“It was October of 2017, I was trying to get out of an apartment complex I was living in, so I was looking on Craigslist to try to find a place to live. Found a house, it was pretty decent,” said John Nyehart, a disabled veteran who lives in Portland.
He got responses back from the supposed landlord and was sent a rental application. The process was rushed and hurried.
“I sent him a legitimate rental application, my Social Security number, driver’s license, I had my military ID as well,” Nyehart said. “Sent him pictures of my ID, which was not smart, but I did anyway. I needed the house.”
Nyehart didn’t completely fall for the scam because the lock box code the scammer gave him was too long. So, he asked neighbors who the real property owner was, and quickly found out it was a con.
But the scammer had enough information to steal Nyehart's identity.
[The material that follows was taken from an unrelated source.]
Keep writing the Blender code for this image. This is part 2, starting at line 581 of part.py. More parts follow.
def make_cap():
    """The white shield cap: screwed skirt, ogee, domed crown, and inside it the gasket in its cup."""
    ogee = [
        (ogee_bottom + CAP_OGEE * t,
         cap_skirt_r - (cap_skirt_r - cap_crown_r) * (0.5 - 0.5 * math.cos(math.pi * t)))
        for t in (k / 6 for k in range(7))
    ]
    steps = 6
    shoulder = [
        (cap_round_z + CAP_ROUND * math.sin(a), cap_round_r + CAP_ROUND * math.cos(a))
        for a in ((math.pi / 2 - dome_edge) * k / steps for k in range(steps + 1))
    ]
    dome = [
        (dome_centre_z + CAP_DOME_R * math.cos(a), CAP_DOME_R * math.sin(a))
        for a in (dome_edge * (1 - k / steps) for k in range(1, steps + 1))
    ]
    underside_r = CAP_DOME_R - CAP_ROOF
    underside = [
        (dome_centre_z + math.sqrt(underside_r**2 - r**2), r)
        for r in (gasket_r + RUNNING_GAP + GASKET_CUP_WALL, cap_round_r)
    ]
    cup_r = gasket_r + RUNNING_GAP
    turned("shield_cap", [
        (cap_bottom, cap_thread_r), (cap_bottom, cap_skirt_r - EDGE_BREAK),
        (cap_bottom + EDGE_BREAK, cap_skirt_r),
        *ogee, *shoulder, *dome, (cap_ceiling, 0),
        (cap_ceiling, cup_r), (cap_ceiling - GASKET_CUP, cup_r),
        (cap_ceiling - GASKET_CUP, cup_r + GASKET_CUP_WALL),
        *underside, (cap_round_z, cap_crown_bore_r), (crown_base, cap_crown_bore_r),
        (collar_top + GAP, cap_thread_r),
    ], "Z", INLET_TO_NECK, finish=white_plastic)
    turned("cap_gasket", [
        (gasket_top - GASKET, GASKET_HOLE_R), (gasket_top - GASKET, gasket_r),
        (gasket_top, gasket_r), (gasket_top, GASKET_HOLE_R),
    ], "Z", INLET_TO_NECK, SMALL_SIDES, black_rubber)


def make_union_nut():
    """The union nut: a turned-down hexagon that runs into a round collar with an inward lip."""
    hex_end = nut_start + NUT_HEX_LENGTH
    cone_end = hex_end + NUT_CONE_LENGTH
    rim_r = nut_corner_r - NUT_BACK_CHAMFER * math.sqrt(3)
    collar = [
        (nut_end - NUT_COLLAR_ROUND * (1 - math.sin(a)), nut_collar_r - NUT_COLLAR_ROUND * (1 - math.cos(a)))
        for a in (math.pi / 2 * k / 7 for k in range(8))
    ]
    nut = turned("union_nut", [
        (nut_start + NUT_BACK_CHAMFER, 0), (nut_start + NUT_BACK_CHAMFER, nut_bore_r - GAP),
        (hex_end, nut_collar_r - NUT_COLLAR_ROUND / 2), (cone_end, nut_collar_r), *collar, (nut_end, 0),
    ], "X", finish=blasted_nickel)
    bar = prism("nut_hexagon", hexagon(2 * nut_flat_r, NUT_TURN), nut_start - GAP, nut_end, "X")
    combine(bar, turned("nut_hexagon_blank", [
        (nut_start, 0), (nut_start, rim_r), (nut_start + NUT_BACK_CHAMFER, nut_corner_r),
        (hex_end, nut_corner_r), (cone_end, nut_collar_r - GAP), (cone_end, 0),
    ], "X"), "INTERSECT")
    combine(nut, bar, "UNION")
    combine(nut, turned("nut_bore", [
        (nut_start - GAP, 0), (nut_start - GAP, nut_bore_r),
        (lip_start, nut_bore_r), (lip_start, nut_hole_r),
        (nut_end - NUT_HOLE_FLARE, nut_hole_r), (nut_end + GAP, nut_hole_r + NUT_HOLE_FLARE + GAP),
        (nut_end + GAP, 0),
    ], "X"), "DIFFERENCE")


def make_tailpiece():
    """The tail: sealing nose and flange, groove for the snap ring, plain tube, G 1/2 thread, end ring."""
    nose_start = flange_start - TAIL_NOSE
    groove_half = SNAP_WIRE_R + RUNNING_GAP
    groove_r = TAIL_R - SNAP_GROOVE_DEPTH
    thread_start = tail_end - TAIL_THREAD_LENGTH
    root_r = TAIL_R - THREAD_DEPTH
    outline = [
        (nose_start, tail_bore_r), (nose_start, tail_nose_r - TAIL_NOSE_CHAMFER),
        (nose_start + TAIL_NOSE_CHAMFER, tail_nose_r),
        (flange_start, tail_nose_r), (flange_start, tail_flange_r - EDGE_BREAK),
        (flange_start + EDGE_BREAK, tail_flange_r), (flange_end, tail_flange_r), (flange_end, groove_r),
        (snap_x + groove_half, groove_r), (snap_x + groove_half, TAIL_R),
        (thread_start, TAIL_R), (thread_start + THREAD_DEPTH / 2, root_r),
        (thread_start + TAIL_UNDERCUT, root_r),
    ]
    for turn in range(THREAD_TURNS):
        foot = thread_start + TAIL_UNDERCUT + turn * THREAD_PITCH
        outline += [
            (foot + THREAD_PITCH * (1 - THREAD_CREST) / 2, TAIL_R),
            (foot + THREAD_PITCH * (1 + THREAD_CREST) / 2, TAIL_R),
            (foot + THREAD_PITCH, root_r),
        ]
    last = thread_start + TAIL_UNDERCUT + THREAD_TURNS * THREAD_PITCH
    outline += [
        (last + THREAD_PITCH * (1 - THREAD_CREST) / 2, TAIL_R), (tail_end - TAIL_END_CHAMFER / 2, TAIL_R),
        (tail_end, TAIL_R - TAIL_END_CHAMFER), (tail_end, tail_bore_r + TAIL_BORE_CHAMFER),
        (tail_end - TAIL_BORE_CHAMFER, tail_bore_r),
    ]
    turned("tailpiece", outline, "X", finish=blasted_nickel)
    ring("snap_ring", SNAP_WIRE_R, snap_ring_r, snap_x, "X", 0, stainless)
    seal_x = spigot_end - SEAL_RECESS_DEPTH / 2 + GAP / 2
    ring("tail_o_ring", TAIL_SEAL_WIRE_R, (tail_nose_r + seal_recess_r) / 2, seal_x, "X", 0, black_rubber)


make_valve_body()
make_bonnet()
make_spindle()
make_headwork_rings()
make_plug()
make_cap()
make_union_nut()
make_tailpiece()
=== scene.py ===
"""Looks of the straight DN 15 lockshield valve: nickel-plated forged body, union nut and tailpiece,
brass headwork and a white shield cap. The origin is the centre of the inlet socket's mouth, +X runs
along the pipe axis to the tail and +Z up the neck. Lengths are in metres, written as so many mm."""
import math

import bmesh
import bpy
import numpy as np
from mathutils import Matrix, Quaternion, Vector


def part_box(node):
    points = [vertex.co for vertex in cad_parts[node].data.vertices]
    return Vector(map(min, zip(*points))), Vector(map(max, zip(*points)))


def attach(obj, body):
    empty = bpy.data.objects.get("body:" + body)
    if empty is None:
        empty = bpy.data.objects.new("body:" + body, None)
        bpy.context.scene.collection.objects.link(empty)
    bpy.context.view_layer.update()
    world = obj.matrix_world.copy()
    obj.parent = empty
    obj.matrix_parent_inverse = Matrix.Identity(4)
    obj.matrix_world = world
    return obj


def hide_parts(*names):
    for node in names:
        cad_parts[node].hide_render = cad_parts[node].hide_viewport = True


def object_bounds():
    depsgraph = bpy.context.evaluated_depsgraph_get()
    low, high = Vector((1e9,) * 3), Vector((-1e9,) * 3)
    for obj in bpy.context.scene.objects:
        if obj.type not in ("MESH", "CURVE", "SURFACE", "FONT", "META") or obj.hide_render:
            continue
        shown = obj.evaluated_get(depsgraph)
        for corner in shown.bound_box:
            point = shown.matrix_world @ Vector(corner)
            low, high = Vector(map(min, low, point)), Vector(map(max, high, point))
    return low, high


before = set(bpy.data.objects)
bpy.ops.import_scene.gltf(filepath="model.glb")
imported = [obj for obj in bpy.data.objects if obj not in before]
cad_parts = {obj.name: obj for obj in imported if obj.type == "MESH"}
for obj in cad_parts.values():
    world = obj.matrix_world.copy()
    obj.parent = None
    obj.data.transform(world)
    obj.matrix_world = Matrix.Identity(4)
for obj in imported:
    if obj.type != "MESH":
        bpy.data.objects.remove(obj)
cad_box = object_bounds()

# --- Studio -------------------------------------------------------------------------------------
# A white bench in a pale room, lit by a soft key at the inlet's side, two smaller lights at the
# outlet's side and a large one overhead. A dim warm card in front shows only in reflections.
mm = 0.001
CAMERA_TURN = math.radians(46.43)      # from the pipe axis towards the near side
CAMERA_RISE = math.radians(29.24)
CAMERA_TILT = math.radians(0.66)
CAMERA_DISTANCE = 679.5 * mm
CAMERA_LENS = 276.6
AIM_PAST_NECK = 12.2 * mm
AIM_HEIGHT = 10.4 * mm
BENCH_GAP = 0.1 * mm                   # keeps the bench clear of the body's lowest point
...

They used his name to post fake rentals online all over the country.
"I started getting messages on Facebook, people asking me about houses I had for rent and I’m like, 'I don’t have any houses for rent'," Nyehart said. "They’re nice houses. They’re priced for rent lower than – not by much – but lower than you normally would see."
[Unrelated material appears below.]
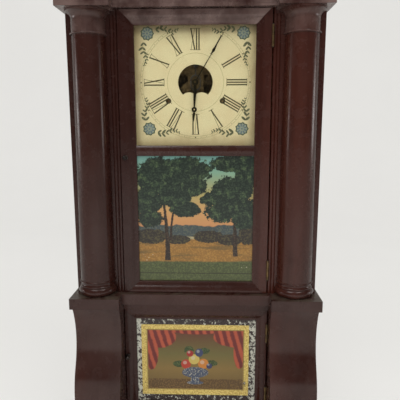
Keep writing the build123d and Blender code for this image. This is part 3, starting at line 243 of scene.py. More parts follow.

The scammer gave prospective renters the same sob story in broken English – only over text messages and usually using a variety of different phone numbers for each property. The texts said the following, or something almost verbatim:
“My property is still available for rent, we had to relocate due to my wife condition suffering from cancer which she just have few months to live that why we moved out of the area to be closer to her family. And i’m not looking to come back to the home because i cannot stand the memories when she is gone, this is my reason for leasing out the home as i do not want it to be vacant just as its now, i’m in need of a great tenant who would help take care of this property like their own.”
The scammer refused to speak over the phone, and said he was “at work." The scammer sent potential renters a lease agreement, and sometimes, even a deed of trust, which is an agreement between a lender and borrower to give property to a trustee.
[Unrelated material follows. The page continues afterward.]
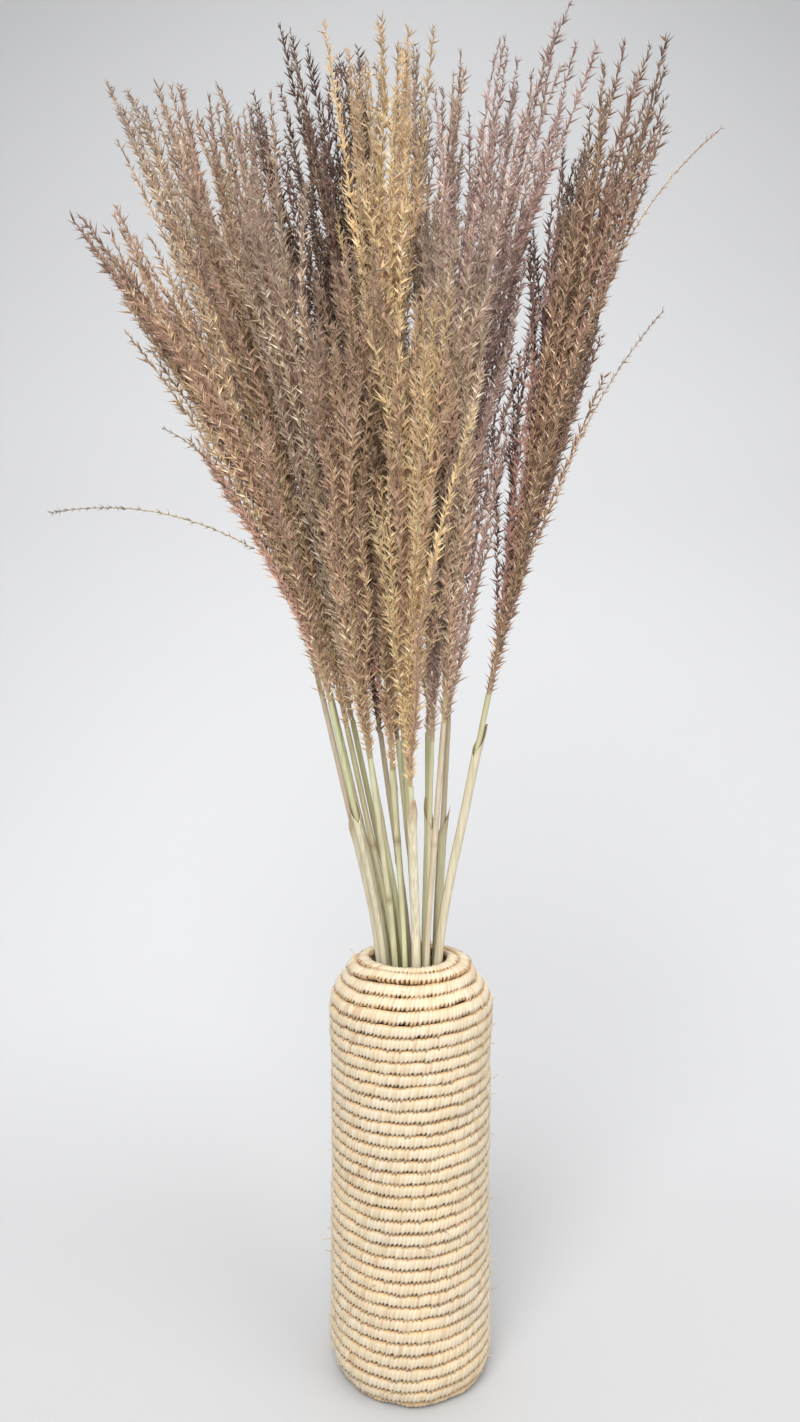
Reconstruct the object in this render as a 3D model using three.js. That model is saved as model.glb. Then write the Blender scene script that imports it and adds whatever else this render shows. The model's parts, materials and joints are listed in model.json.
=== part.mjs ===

Nyehart said the con artist would sometimes send potential renters lock box codes for the homes, which would sometimes work.
Lastly, the scammer asked people to wire him money through money transfer apps.
"Some people have gone so far as to try to pay for rent for like up to six months. So, I know some people have lost like $6,000, $7,000, $8,000 plus $2,000 for a deposit. This last person who contacted me said she lost $1,000,” Nyehart told KGW. “Once you send him the money, he’s in the wind.”
Prospective renters who lost thousands of dollars in the scam now directly contact Nyehart, whose Facebook inbox is overflowing. Some people sensed a scam was occurring, others were angry at Nyehart, thinking he was responsible for the con.
"I just answer them back [and say], ‘No, don’t send any money, don’t send them any information, he’s a scam, it’s a scam!’” Nyehart said.
He started keeping track of the victims who reach out to him about six months ago.
"I probably have enough to fill a notebook, it’s been that bad,” Nyehart said. “There’s Tacoma, Sacramento, New Mexico, Nevada, Indiana, another California, Florida… Illinois. And this last lady was Arizona. I’ve had Texas, Colorado.”
KGW's Morgan Romero reached out to the scammer. When she confronted him via text message with the real John Nyehart’s story, the scammer told Romero he didn’t know what she was talking about and that she had the wrong number. Then he stopped responding.